Réhabiliter l’impôt c’est d’abord le rendre plus progressif, moins pesant sur celles et ceux qui ont peu, et plus exigeant envers celles et ceux qui accumulent sans limite. Tout l’inverse de ce qu’Emmanuel Macron a fait depuis son arrivée au pouvoir : toutes les études le montrent, la suppression de l’ISF et la création de la Flat tax sur le capital ont fait des 1% des ménages les plus aisés les grands gagnants de la politique fiscale de l’exécutif.

Non, on ne financera pas les hôpitaux par des appels à dons. Mais en s’assurant que chacun.e, entreprises multinationales comprises, paient leur juste part d’impôt.
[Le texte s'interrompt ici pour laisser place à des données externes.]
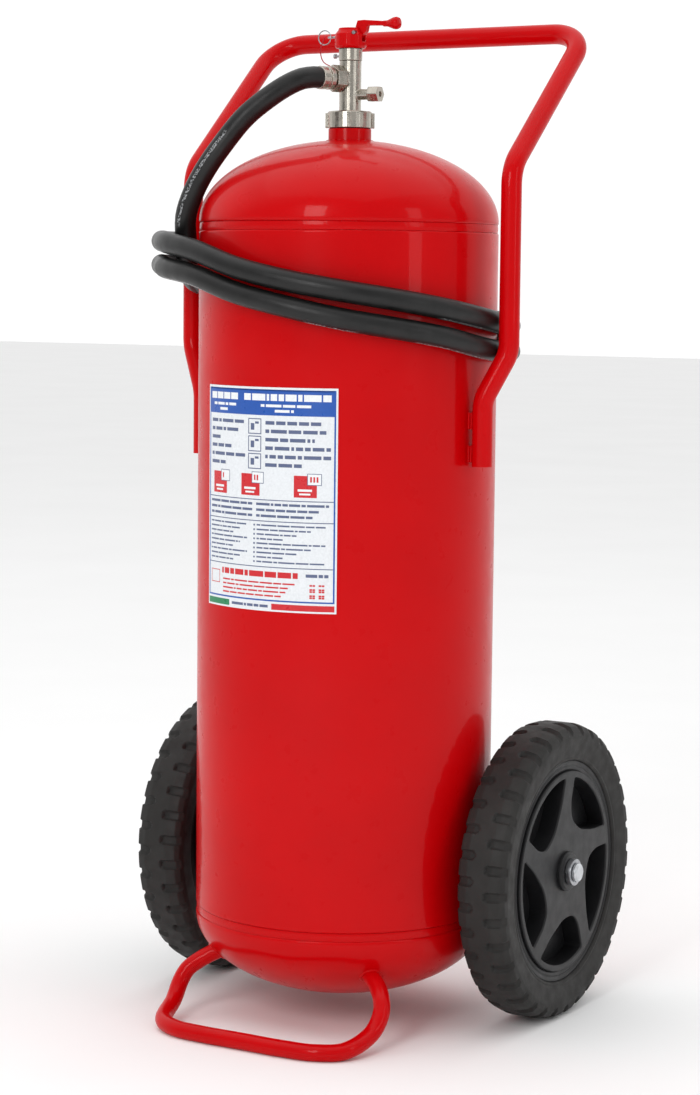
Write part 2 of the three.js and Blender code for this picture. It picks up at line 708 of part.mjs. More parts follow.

Lutte implacable contre l’évasion fiscale, rétablissement de l’impôt sur la fortune et de la progressivité de l’imposition sur les revenus du capital, suppression du Crédit d’impôt pour la compétitivité et l’emploi (CICE), voilà les mesures que l’exécutif devrait prendre s’il était un tantinet conséquent.

Si la crise économique qui s’annonce est plus dure qu’en 1929, comme l’affirme Bruno Le Maire, on n’organise pas un Telethon. On met à contribution les millionnaires et les milliardaires de ce pays : les taux supérieurs de l’impôt sur le revenu ont atteint 70% à 94% entre les années 30 et le début des années 80 aux États-Unis. Et près de 80% en France, sous la présidence du général de Gaulle au milieu des années 1960. Chiche ?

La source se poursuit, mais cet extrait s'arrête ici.